ShopParser Marketplace Scraper
Desktop application for structured and polite parsing of marketplace product listings with preview, export, throttling, and resume functionality.
Overview
ShopParser is a Windows desktop application designed for structured and rate-limited parsing of online marketplace product listings.
The application focuses on controlled data extraction workflows, allowing users to:
- preview marketplace pages;
- configure export settings;
- select output fields;
- run throttled crawling sessions;
- resume interrupted operations from checkpoints.
The system was designed with extensibility and reusable marketplace adapters in mind, allowing support for multiple marketplaces within a shared architecture.
Context
The project originated from the need to simplify structured collection and export of marketplace catalog data for analysis, migration, and synchronization workflows.
The target workflow required:
- non-invasive crawling behavior;
- configurable exports;
- marketplace-specific field handling;
- preview and validation before full crawling;
- support for large product catalogs;
- resumable crawling sessions.
A major design requirement was keeping the architecture modular enough to support future marketplace integrations without rewriting the core crawler logic.
Responsibilities
My responsibilities included:
- overall application architecture;
- crawler engine implementation;
- marketplace adapter architecture;
- desktop UI development;
- export system implementation;
- throttling and retry logic;
- checkpoint/resume workflow;
- data model design;
- integration planning for future marketplaces.
Solution
The solution was implemented as a WPF desktop application using a modular marketplace-adapter architecture.
Users can:
- provide marketplace shop URLs;
- preview parsed data before crawling;
- select exported fields;
- choose export formats;
- run full parsing sessions;
- resume interrupted crawls from checkpoints.
The system supports marketplace-specific export logic and configurable parsing workflows while maintaining a shared crawling infrastructure.
Special attention was paid to polite crawling practices:
- request delays;
- retry intervals;
- jitter/randomization;
- controlled HTTP usage.
Technical Details
Stack
- C#
- .NET
- WPF
- AngleSharp
- HttpClient
- ClosedXML
- System.Text.Json
Architecture
The project is organized around several core layers:
- crawl engine;
- marketplace adapters;
- export subsystem;
- UI workflow layer;
- data models.
Marketplace integrations implement a shared adapter interface, allowing new marketplaces to be added through isolated modules without affecting the core system.
Functionality
Implemented functionality includes:
- marketplace page preview;
- throttled crawling sessions;
- export field selection;
- CSV export;
- JSONL export;
- XLSX export;
- checkpoint-based resume support;
- retry and delay management;
- structured logging;
- marketplace-specific export presets.
The system currently focuses on marketplaces such as:
- Rozetka;
- Prom.ua.
Challenges
The main challenges included:
- designing marketplace-agnostic crawling architecture;
- balancing extensibility and simplicity;
- handling inconsistent marketplace page structures;
- implementing polite crawling behavior;
- supporting resumable long-running parsing sessions;
- organizing export formats with different schema requirements.

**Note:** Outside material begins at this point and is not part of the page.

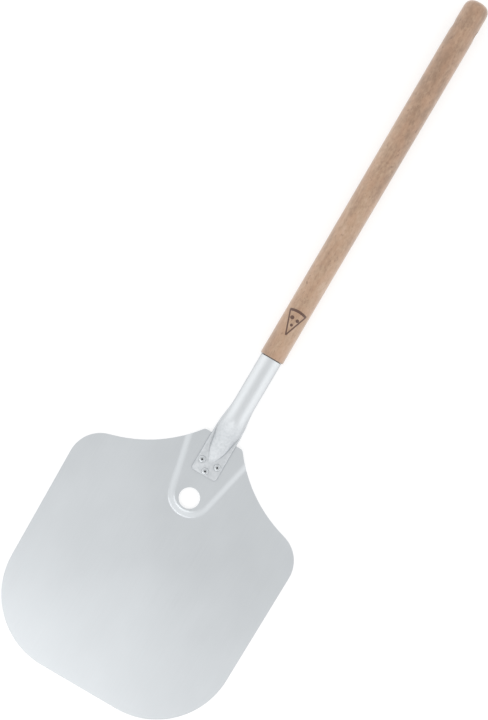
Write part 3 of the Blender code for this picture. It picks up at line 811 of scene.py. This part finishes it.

Another important challenge was preparing the architecture for future marketplace integrations without tightly coupling parsing logic to specific platforms.
Result
The project successfully demonstrated:
- modular marketplace parsing architecture;
- reusable crawling infrastructure;
- desktop-based parsing workflow;
- configurable export pipelines;
- checkpoint-based session recovery;
- scalable adapter-oriented system design.
The resulting architecture can serve as a foundation for future marketplace automation and structured catalog processing tools.
Media
The gallery contains:
- preview workflow examples;
- export configuration screens;
- crawl progress logs;
- exported dataset examples.
Notes
- Educational/prototype-oriented project.
- Marketplace-specific parsing rules may be simplified or partially omitted.
- Built with extensibility for future marketplace integrations.
- Focused on polite and controlled crawling behavior.